As they try to escape the pursuing Dominion ships, Weyoun VI reveals to Odo that an unknown and fatal illness is spreading among the Changelings, with Odo possibly the only one uninfected. He urges Odo to be prepared to take command of the Dominion himself and turn it away from its imperialistic ways. Realizing they will be unable to escape, Weyoun VI tells Odo he lives to serve him, hails Weyoun VII, and triggers his termination implant. Weyoun VII immediately calls off the attack and allows Odo to escape. Before dying, Weyoun VI asks Odo for a blessing, and Odo complies. Back on DS9, Kira and Odo discuss their concern the Dominion may become more aggressive if its dying leaders decide they have nothing left to lose.

In a side plot on Deep Space Nine, Chief Miles O'Brien is missing a crucial piece of equipment needed to repair the starship Defiant. Nog offers to help O'Brien by navigating "the Great Material Continuum"—a Ferengi metaphor for the economics of supply and demand as a great river on which a skilled navigator can always find what he needs.
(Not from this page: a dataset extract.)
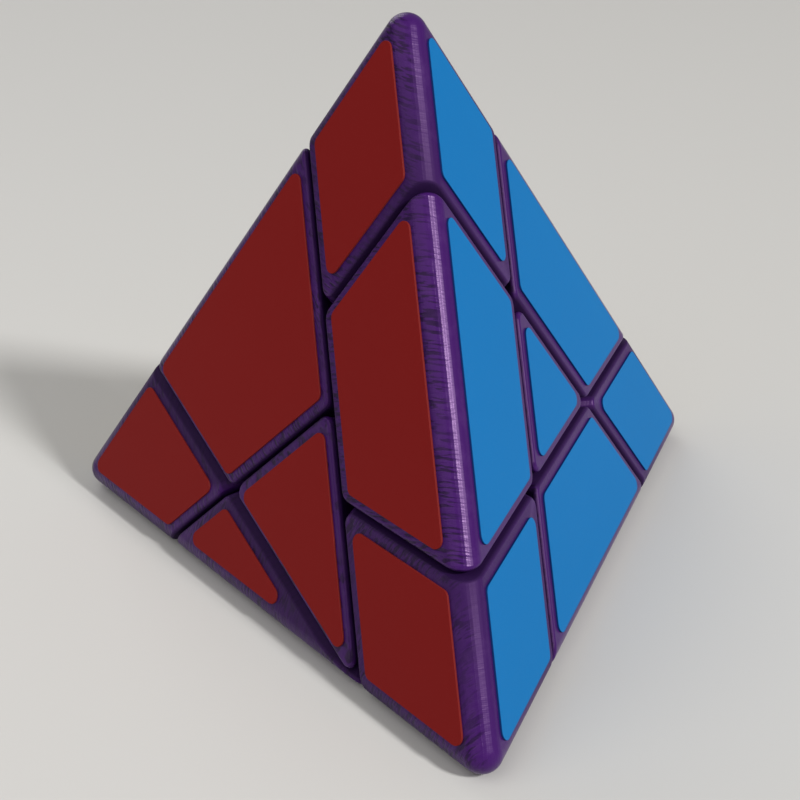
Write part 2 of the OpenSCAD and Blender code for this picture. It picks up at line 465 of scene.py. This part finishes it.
hardware = {
    "screwRadius": 1.25, "screwLength": 12.0, "screwPlay": 0.1, "borePoint": 0.3,
    "threadPitch": 0.45, "threadDepth": 0.22, "threadRunout": 0.8, "tipShare": 0.55, "tipLength": 0.9,
    "headRadius": 2.3, "headHeight": 1.6, "headRounding": 0.3, "headEase": 0.1, "headSink": 0.02,
    "socketRadius": 1.155, "socketDepth": 1.0, "socketSides": 6,
    "washerRadius": 2.4, "washerThickness": 0.5, "washerEase": 0.08, "pocketPlay": 0.3,
    "springLength": 4.0, "springRadius": 2.1, "springWire": 0.45, "springTurns": 5, "endPitch": 1.05,
    "seatThickness": 2.0, "capRadius": 3.3, "capPlay": 0.1, "capThickness": 1.5, "capEase": 0.15,
}
innerRadius = coreRadius + mechanism["slideClearance"]
footRadius = innerRadius + mechanism["footThickness"]
seatLevel = innerRadius + hardware["seatThickness"]
washerLevel = seatLevel + hardware["springLength"]
headLevel = washerLevel + hardware["washerThickness"]
capLevel = inradius - hardware["capThickness"]
farOut = 2 * inradius


def screwHole(i):
    screw = hardware["screwRadius"] + hardware["screwPlay"]
    pocket = hardware["washerRadius"] + hardware["pocketPlay"]
    cap = hardware["capRadius"]
    hole = lathe([(0, 0), (screw, 0), (screw, seatLevel), (pocket, seatLevel), (pocket, capLevel),
                  (cap, capLevel), (cap, farOut), (0, farOut)])
    return pointed(hole, screwDir(i))


def buildPiece(name, sides):
    rounding = shape["cutRadius"]
    wall = shape["gap"] / 2
    footWall = wall + mechanism["ease"]
    play = mechanism["slideClearance"] / 2
    outer = wedge(roundedPyramid(shape["edgeRadius"] - rounding), sides, 0, wall + rounding)
    roundMeetings(outer, sides, wall + rounding, shape["meetingRadius"] - rounding)
    outer = roundOff(outer, rounding)
    foot = wedge(ball(footRadius - play), sides, mechanism["hookDepth"], footWall)
    neck = wedge(ball(footRadius + mechanism["neckHeight"]), sides, 0, footWall)
    wedge(neck, sides, mechanism["hookDepth"], footWall)
    steps = [("DIFFERENCE", ball(footRadius + play)), ("UNION", neck), ("UNION", foot),
             ("DIFFERENCE", ball(innerRadius))]
    if name.endswith("_centre"):
        steps.append(("DIFFERENCE", screwHole(faceNames.index(name.split("_")[0]))))
    mesh = combine(meshFrom(outer, name), *steps)
    ends = [d for side, d in zip(sides, cornerDirs) if side > 0]
    if len(ends) == 2:  # an edge piece's layers are stacked along the edge, and the others' outwards
        layerAxis = (ends[0] - ends[1]).normalized()
    else:
        layerAxis = sum(ends, Vector()).normalized()
    finishPiece(mesh, f"{name}_shell", bodyOfPiece(sides), "purple_plastic", name, layerAxis,
                [sideDir(sides, k) for k in range(4)])


for name, sides in pieceSides.items():
    buildPiece(name, sides)
print("plastic pieces:", len(pieceSides))

sticker = {
    "border": 2.0,        # from a cut
    "margin": 0.05,       # from where the edge rounding begins
    "cornerRadius": 1.3,
    "cornerSteps": 6,
    "edgeBevel": 0.07,
}


def stickerRing(corners, face, radius, height):
    ring = []
    for before, here, after in zip(corners[-1:] + corners[:-1], corners, corners[1:] + corners[:1]):
        a = (here - before).normalized().cross(face)
        b = (after - here).normalized().cross(face)
        ring += [here + radius * d + height * face for d in between(a, b, sticker["cornerSteps"])]
    return ring


def buildSticker(f, name, sides):
    face = -cornerDirs[f]
    across = face.orthogonal().normalized()
    up = face.cross(across)
    bm = bmesh.new()
    size = 6 * inradius  # well past the face's corners
    bm.faces.new([bm.verts.new(inradius * face + size * (x * across + y * up))
                  for x, y in ((-1, -1), (1, -1), (1, 1), (-1, 1))])
    flatEdge = shape["edgeRadius"] * sqrt(2) + sticker["margin"] + sticker["cornerRadius"]
    for k in [n for n in range(4) if n != f]:
        side = sideDir(sides, k)
        clip(bm, side, -(sticker["border"] + sticker["cornerRadius"]) * sin(side.angle(face)), fill=False)
        other = -cornerDirs[k]
        clip(bm, other, inradius - flatEdge * sin(other.angle(face)), fill=False)
    bm.normal_update()
    corners = [v.co.copy() for v in bm.faces[:][0].verts]
    if bm.faces[:][0].normal.dot(face) < 0:
        corners.reverse()
    bm.free()
    bevel, radius = sticker["edgeBevel"], sticker["cornerRadius"]
    rows = [(radius, 0, 1), (radius, film - bevel, 1)]
    rows += [(radius - bevel * (1 - cos(a)), film - bevel * (1 - sin(a)), 1 - a / (pi / 2))
             for a in (pi / 4, pi / 2)]
    bm = bmesh.new()
    rim = bm.verts.layers.float.new("rim")
    rings = []
    for r, h, edge in rows:
        ring = [bm.verts.new(p) for p in stickerRing(corners, face, r, h)]
        for v in ring:
            v[rim] = edge
        rings.append(ring)
    skin(bm, rings)
    bm.faces.new(rings[-1])
    bm.faces.new(rings[0][::-1])
    node = f"{faceNames[f]}_sticker_{name}"
    finishPiece(meshFrom(bm, node), f"{node}_film", bodyOfPiece(sides), stickerSlots[f], node)


stickerCount = 0
for f in range(4):
    for name, sides in pieceSides.items():
        if sides[f] < 0:
            buildSticker(f, name, sides)
            stickerCount += 1
print("stickers:", stickerCount)


def threadedShank():
    turns = 32  # vertices round the shank
    rows = 192
    length = hardware["screwLength"]
    bm = bmesh.new()
    rings = []
    for j in range(rows + 1):
        h = length * j / rows
        point = min(1, hardware["tipShare"] + (1 - hardware["tipShare"]) * h / hardware["tipLength"])
        depth = hardware["threadDepth"] * min(1, (length - h) / hardware["threadRunout"])
        ring = []
        for n, p in enumerate(circle(1, h, turns)):
            wave = abs(2 * ((h / hardware["threadPitch"] - n / turns) % 1) - 1)
            r = (hardware["screwRadius"] - depth * wave) * point
            ring.append(bm.verts.new((r * p.x, r * p.y, h)))
        rings.append(ring)
    skin(bm, rings)
    bm.faces.new(rings[0][::-1])
    bm.faces.new(rings[-1])
    bmesh.ops.translate(bm, verts=bm.verts, vec=(0, 0, headLevel - length))
    return bm


def buildScrew(i):
    radius, rounding, ease = hardware["headRadius"], hardware["headRounding"], hardware["headEase"]
    low = headLevel - hardware["headSink"]  # a little into the shank, so that the two join
    top = headLevel + hardware["headHeight"]
    rows = [(0, low), (radius - ease, low), (radius, low + ease)]
    rows += [(radius - rounding * (1 - cos(a)), top - rounding * (1 - sin(a)))
             for a in (0, pi / 6, pi / 3, pi / 2)]
    head = lathe(rows + [(0, top)], 48)
    floor = top - hardware["socketDepth"]
    socket = lathe([(0, floor - hardware["borePoint"]), (hardware["socketRadius"], floor),
                    (hardware["socketRadius"], top + 1), (0, top + 1)], hardware["socketSides"])
    mesh = combine(meshFrom(threadedShank(), "screw"), ("UNION", head), ("DIFFERENCE", socket))
    mesh.transform(Vector((0, 0, 1)).rotation_difference(screwDir(i)).to_matrix().to_4x4())
    finishPiece(mesh, f"{faceNames[i]}_screw_steel", "core_half", "steel", f"{faceNames[i]}_screw")


def buildWasher(i):
    low, high, ease = washerLevel, headLevel, hardware["washerEase"]
    bore, rim = hardware["screwRadius"] + hardware["screwPlay"], hardware["washerRadius"]
    profile = [(bore, low + ease), (bore + ease, low), (rim - ease, low), (rim, low + ease),
               (rim, high - ease), (rim - ease, high), (bore + ease, high), (bore, high - ease)]
    ring = pointed(lathe(profile, closed=True), screwDir(i))
    finishPiece(meshFrom(ring, "washer"), f"{faceNames[i]}_washer_steel", "core_half", "steel",
                f"{faceNames[i]}_washer")


def buildSpring(i):
    turns, wire = hardware["springTurns"], hardware["springWire"] / 2
    coil, closedPitch = hardware["springRadius"] - wire, hardware["endPitch"] * 2 * wire
    stepsPerTurn = 32
    openPitch = (hardware["springLength"] - 2 * wire - 2 * closedPitch) / (turns - 2)
    bm = bmesh.new()
    rings = []
    for n in range(turns * stepsPerTurn + 1):
        t = n / stepsPerTurn
        middleTurns = max(0, min(t - 1, turns - 2))
        rise = (min(t, 1) + max(0, t - turns + 1)) * closedPitch + middleTurns * openPitch
        around = Vector((cos(2 * pi * t), sin(2 * pi * t), 0))
        centre = coil * around + Vector((0, 0, seatLevel + wire + rise))
        rings.append([bm.verts.new(centre + wire * (cos(a) * around + Vector((0, 0, sin(a)))))
                      for a in (2 * pi * m / 12 for m in range(12))])
    skin(bm, rings)
    bm.faces.new(rings[0])
    bm.faces.new(rings[-1][::-1])
    bmesh.ops.recalc_face_normals(bm, faces=bm.faces)
    finishPiece(meshFrom(pointed(bm, screwDir(i)), "spring"), f"{faceNames[i]}_spring_steel", "core_half",
                "steel", f"{faceNames[i]}_spring", sharpAngle=60)


def buildCap(i):  # its outer face is level with the pyramid's
    ease = hardware["capEase"]
    radius = hardware["capRadius"] - hardware["capPlay"] - ease
    disc = hullOf([p for h in (capLevel + ease, farOut) for p in circle(radius, h, 64)])
    clip(pointed(disc, screwDir(i)), -cornerDirs[i], inradius - ease)
    body = bodyOfPiece(pieceSides[f"{faceNames[i]}_centre"])
    finishPiece(meshFrom(roundOff(disc, ease), "cap"), f"{faceNames[i]}_cap_shell", body, "purple_plastic",
                f"{faceNames[i]}_cap", -cornerDirs[i])


def buildCore():
    tip, radius = headLevel - hardware["screwLength"], hardware["screwRadius"]
    profile = [(0, tip - hardware["borePoint"]), (radius, tip), (radius, farOut), (0, farOut)]
    bores = [pointed(lathe(profile), screwDir(i)) for i in range(4)]
    mesh = combine(meshFrom(ball(coreRadius, 5), "core"), *[("DIFFERENCE", bore) for bore in bores])
    finishPiece(mesh, "core_ball", "core_half", "core_plastic", "core", Vector((0, 0, 1)))


buildCore()
for i in range(4):
    for build in (buildScrew, buildSpring, buildWasher, buildCap):
        build(i)
print("core, screws, springs, washers and caps")

# The floor, the light and the camera
setting = {
    "floor": (0.56, 0.55, 0.53),
    "floorReach": 6.0,  # metres from its middle to each side
    "worldColour": (1.0, 0.99, 0.97),
    "world": 0.26,
    # Each light: where it stands from the puzzle, how far, how wide and how strong
    "key": ((0.54, -0.59, 0.60), 2.5, 0.33, 58.0),
    "fill": ((-0.62, -0.40, 0.72), 0.5, 0.7, 1.2),
    "back": ((-0.25, 0.85, 0.55), 1.6, 1.2, 6.0),
    "azimuth": -7.97,   # degrees, from the front
    "elevation": 27.24,
    "roll": -1.12,
    "distance": 0.2449,
    "aimRight": -1.91 * mm,  # the aim from the puzzle's middle, across and up the view
    "aimUp": 2.52 * mm,
    "lens": 72.35,
}


def facing(position, right, up, back):
    return Matrix.Translation(position) @ Matrix((right, up, back)).transposed().to_4x4()


def areaLight(name, direction, distance, size, power):
    data = bpy.data.lights.new(name, "AREA")
    data.shape = "DISK"
    data.size = size
    data.energy = power
    light = bpy.data.objects.new(name, data)
    back = Vector(direction).normalized()
    right = Vector((0, 0, 1)).cross(back).normalized()
    light.matrix_world = facing(middle + distance * back, right, back.cross(right), back)
    bpy.context.collection.objects.link(light)


def buildFloor():
    bm = bmesh.new()
    bmesh.ops.create_grid(bm, x_segments=8, y_segments=8, size=setting["floorReach"])
    floor = bpy.data.objects.new("floor", meshFrom(bm, "floor"))
    f = Finish("floor", Roughness=0.75)
    floor.data.materials.append(f.use(Base_Color=setting["floor"]))
    bpy.context.collection.objects.link(floor)


def buildCamera():
    turn, tilt, roll = (radians(setting[key]) for key in ("azimuth", "elevation", "roll"))
    back = Vector((sin(turn) * cos(tilt), -cos(turn) * cos(tilt), sin(tilt)))
    levelRight = Vector((cos(turn), sin(turn), 0))
    levelUp = back.cross(levelRight)
    right = levelRight * cos(roll) + levelUp * sin(roll)
    up = back.cross(right)
    aim = middle + right * setting["aimRight"] + up * setting["aimUp"]
    data = bpy.data.cameras.new("camera")
    data.sensor_width = 36
    data.lens = setting["lens"]
    data.clip_start = 0.01
    camera = bpy.data.objects.new("camera", data)
    camera.matrix_world = facing(aim + setting["distance"] * back, right, up, back)
    bpy.context.collection.objects.link(camera)
    bpy.context.scene.camera = camera


buildFloor()
for name in ("key", "fill", "back"):
    areaLight(name, *setting[name])
world = bpy.data.worlds.new("world")
world.use_nodes = True
sky = next(n for n in world.node_tree.nodes if n.type == "BACKGROUND")
sky.inputs["Color"].default_value = (*setting["worldColour"], 1.0)
sky.inputs["Strength"].default_value = setting["world"]
bpy.context.scene.world = world
bpy.context.scene.view_settings.view_transform = "Standard"
buildCamera()
print("floor, lights and camera")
O'Brien reluctantly authorizes Nog to make a long series of trades, including loaning out Captain Sisko's desk and selling a shipment of wine sent by General Martok's wife. An increasingly alarmed O'Brien watches with dismay as Nog works deal after deal while the required part appears no closer to arriving. In the end, the Defiant is finally repaired, Martok's wine is replaced with a better vintage, and Sisko's desk is returned before he even discovers it was gone.

== Reception ==
In his 2014 review of this episode for The A.V. Club, Zack Handlen felt the episode was "a pleasure to watch" and praised its presentation of both sides of a conflict.

Reviewing the episode in 2014 for Tor.com, Keith R.A. DeCandido gave it a rating of 7 out of 10; he called the plots "superb" and a "delight", though he thought Nog's storyline makes little sense in a science-fiction setting in which items can easily be replicated.

In 2015, Geek.com recommended this episode as "essential watching" for their abbreviated Star Trek: Deep Space Nine binge-watching guide.

In 2019, Screen Rant ranked this one of the top ten episodes for the character Nog.

Media scholar Ina Rae Hark described the episode as "a sort of comparative religion seminar" examining the beliefs of the Dominion and the Ferengi. The episode therefore illustrates how Deep Space Nine explores alien cultures in detail, taking religious belief seriously, and thus departs from the work of Gene Roddenberry, creator of the Star Trek franchise, who tended to portray religion as an exploitative "con game".